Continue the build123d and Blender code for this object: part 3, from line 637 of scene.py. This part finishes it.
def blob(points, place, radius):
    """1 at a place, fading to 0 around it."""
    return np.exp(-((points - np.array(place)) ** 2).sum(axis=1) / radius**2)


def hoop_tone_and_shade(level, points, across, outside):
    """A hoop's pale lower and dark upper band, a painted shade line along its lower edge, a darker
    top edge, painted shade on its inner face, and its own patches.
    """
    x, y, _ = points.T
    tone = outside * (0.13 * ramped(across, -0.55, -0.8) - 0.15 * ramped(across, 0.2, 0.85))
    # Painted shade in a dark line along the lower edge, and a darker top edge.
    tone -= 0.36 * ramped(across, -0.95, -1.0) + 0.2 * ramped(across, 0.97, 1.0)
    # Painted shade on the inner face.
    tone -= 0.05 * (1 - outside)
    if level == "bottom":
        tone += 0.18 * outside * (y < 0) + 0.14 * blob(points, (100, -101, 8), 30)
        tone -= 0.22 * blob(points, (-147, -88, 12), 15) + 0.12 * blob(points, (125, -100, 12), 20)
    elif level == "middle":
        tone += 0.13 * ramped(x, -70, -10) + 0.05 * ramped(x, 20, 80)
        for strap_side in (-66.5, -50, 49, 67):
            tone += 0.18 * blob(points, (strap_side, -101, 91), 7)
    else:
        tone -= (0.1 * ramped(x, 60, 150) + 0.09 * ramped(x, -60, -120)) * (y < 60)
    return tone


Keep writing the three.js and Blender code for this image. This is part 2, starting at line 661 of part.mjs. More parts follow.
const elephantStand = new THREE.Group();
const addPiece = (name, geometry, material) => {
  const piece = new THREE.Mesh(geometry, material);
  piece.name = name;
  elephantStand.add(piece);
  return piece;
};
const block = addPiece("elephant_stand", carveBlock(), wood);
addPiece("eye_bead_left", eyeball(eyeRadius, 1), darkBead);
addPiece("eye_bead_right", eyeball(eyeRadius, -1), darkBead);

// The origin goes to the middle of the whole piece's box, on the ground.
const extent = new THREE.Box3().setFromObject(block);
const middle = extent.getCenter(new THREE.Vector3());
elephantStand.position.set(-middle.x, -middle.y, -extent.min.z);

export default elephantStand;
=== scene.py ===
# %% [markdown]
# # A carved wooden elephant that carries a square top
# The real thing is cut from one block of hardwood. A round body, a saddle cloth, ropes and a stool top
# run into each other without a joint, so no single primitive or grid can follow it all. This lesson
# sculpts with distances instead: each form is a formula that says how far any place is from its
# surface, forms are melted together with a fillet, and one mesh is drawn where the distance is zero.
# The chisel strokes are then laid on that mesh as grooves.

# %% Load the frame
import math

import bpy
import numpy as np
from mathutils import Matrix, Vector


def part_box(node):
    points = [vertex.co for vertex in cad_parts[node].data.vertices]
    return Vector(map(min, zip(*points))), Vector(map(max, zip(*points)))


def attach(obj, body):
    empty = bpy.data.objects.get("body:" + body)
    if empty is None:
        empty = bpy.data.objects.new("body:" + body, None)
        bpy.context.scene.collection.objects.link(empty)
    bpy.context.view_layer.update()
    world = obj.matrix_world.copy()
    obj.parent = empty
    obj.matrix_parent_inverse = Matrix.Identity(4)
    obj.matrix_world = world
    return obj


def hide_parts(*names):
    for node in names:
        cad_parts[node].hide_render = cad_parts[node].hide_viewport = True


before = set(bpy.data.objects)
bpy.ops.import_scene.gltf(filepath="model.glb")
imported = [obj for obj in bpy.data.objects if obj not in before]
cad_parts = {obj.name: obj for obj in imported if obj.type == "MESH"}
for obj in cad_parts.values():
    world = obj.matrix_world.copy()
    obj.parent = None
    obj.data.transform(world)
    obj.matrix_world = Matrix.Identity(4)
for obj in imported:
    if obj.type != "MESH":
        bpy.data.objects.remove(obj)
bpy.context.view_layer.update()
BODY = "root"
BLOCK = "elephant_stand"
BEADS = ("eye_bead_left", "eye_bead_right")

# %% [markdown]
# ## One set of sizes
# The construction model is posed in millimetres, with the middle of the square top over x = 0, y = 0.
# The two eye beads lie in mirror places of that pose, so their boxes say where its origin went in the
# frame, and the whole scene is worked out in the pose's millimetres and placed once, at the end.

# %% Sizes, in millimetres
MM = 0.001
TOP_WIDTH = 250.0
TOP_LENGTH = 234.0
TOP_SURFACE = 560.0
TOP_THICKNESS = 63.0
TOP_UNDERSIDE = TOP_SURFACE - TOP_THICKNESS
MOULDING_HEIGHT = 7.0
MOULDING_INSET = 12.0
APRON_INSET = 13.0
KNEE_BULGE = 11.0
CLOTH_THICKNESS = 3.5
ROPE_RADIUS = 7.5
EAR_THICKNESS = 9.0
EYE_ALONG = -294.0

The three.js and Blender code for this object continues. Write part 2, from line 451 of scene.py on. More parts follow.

········

**OBJECTIVE:**
Give back the whole listing exactly as it reads.

**EXERCISE SOLUTION:**
Continue the build123d and Blender code for this object: part 3, from line 637 of scene.py. This part finishes it.
def blob(points, place, radius):
    """1 at a place, fading to 0 around it."""
    return np.exp(-((points - np.array(place)) ** 2).sum(axis=1) / radius**2)


def hoop_tone_and_shade(level, points, across, outside):
    """A hoop's pale lower and dark upper band, a painted shade line along its lower edge, a darker
    top edge, painted shade on its inner face, and its own patches.
    """
    x, y, _ = points.T
    tone = outside * (0.13 * ramped(across, -0.55, -0.8) - 0.15 * ramped(across, 0.2, 0.85))
    # Painted shade in a dark line along the lower edge, and a darker top edge.
    tone -= 0.36 * ramped(across, -0.95, -1.0) + 0.2 * ramped(across, 0.97, 1.0)
    # Painted shade on the inner face.
    tone -= 0.05 * (1 - outside)
    if level == "bottom":
        tone += 0.18 * outside * (y < 0) + 0.14 * blob(points, (100, -101, 8), 30)
        tone -= 0.22 * blob(points, (-147, -88, 12), 15) + 0.12 * blob(points, (125, -100, 12), 20)
    elif level == "middle":
        tone += 0.13 * ramped(x, -70, -10) + 0.05 * ramped(x, 20, 80)
        for strap_side in (-66.5, -50, 49, 67):
            tone += 0.18 * blob(points, (strap_side, -101, 91), 7)
    else:
        tone -= (0.1 * ramped(x, 60, 150) + 0.09 * ramped(x, -60, -120)) * (y < 60)
    return tone


Keep writing the three.js and Blender code for this image. This is part 2, starting at line 661 of part.mjs. More parts follow.
const elephantStand = new THREE.Group();
const addPiece = (name, geometry, material) => {
  const piece = new THREE.Mesh(geometry, material);
  piece.name = name;
  elephantStand.add(piece);
  return piece;
};
const block = addPiece("elephant_stand", carveBlock(), wood);
addPiece("eye_bead_left", eyeball(eyeRadius, 1), darkBead);
addPiece("eye_bead_right", eyeball(eyeRadius, -1), darkBead);

// The origin goes to the middle of the whole piece's box, on the ground.
const extent = new THREE.Box3().setFromObject(block);
const middle = extent.getCenter(new THREE.Vector3());
elephantStand.position.set(-middle.x, -middle.y, -extent.min.z);

export default elephantStand;
=== scene.py ===
# %% [markdown]
# # A carved wooden elephant that carries a square top
# The real thing is cut from one block of hardwood. A round body, a saddle cloth, ropes and a stool top
# run into each other without a joint, so no single primitive or grid can follow it all. This lesson
# sculpts with distances instead: each form is a formula that says how far any place is from its
# surface, forms are melted together with a fillet, and one mesh is drawn where the distance is zero.
# The chisel strokes are then laid on that mesh as grooves.

# %% Load the frame
import math

import bpy
import numpy as np
from mathutils import Matrix, Vector


def part_box(node):
    points = [vertex.co for vertex in cad_parts[node].data.vertices]
    return Vector(map(min, zip(*points))), Vector(map(max, zip(*points)))


def attach(obj, body):
    empty = bpy.data.objects.get("body:" + body)
    if empty is None:
        empty = bpy.data.objects.new("body:" + body, None)
        bpy.context.scene.collection.objects.link(empty)
    bpy.context.view_layer.update()
    world = obj.matrix_world.copy()
    obj.parent = empty
    obj.matrix_parent_inverse = Matrix.Identity(4)
    obj.matrix_world = world
    return obj


def hide_parts(*names):
    for node in names:
        cad_parts[node].hide_render = cad_parts[node].hide_viewport = True


before = set(bpy.data.objects)
bpy.ops.import_scene.gltf(filepath="model.glb")
imported = [obj for obj in bpy.data.objects if obj not in before]
cad_parts = {obj.name: obj for obj in imported if obj.type == "MESH"}
for obj in cad_parts.values():
    world = obj.matrix_world.copy()
    obj.parent = None
    obj.data.transform(world)
    obj.matrix_world = Matrix.Identity(4)
for obj in imported:
    if obj.type != "MESH":
        bpy.data.objects.remove(obj)
bpy.context.view_layer.update()
BODY = "root"
BLOCK = "elephant_stand"
BEADS = ("eye_bead_left", "eye_bead_right")

# %% [markdown]
# ## One set of sizes
# The construction model is posed in millimetres, with the middle of the square top over x = 0, y = 0.
# The two eye beads lie in mirror places of that pose, so their boxes say where its origin went in the
# frame, and the whole scene is worked out in the pose's millimetres and placed once, at the end.

# %% Sizes, in millimetres
MM = 0.001
TOP_WIDTH = 250.0
TOP_LENGTH = 234.0
TOP_SURFACE = 560.0
TOP_THICKNESS = 63.0
TOP_UNDERSIDE = TOP_SURFACE - TOP_THICKNESS
MOULDING_HEIGHT = 7.0
MOULDING_INSET = 12.0
APRON_INSET = 13.0
KNEE_BULGE = 11.0
CLOTH_THICKNESS = 3.5
ROPE_RADIUS = 7.5
EAR_THICKNESS = 9.0
EYE_ALONG = -294.0

The three.js and Blender code for this object continues. Write part 2, from line 451 of scene.py on. More parts follow.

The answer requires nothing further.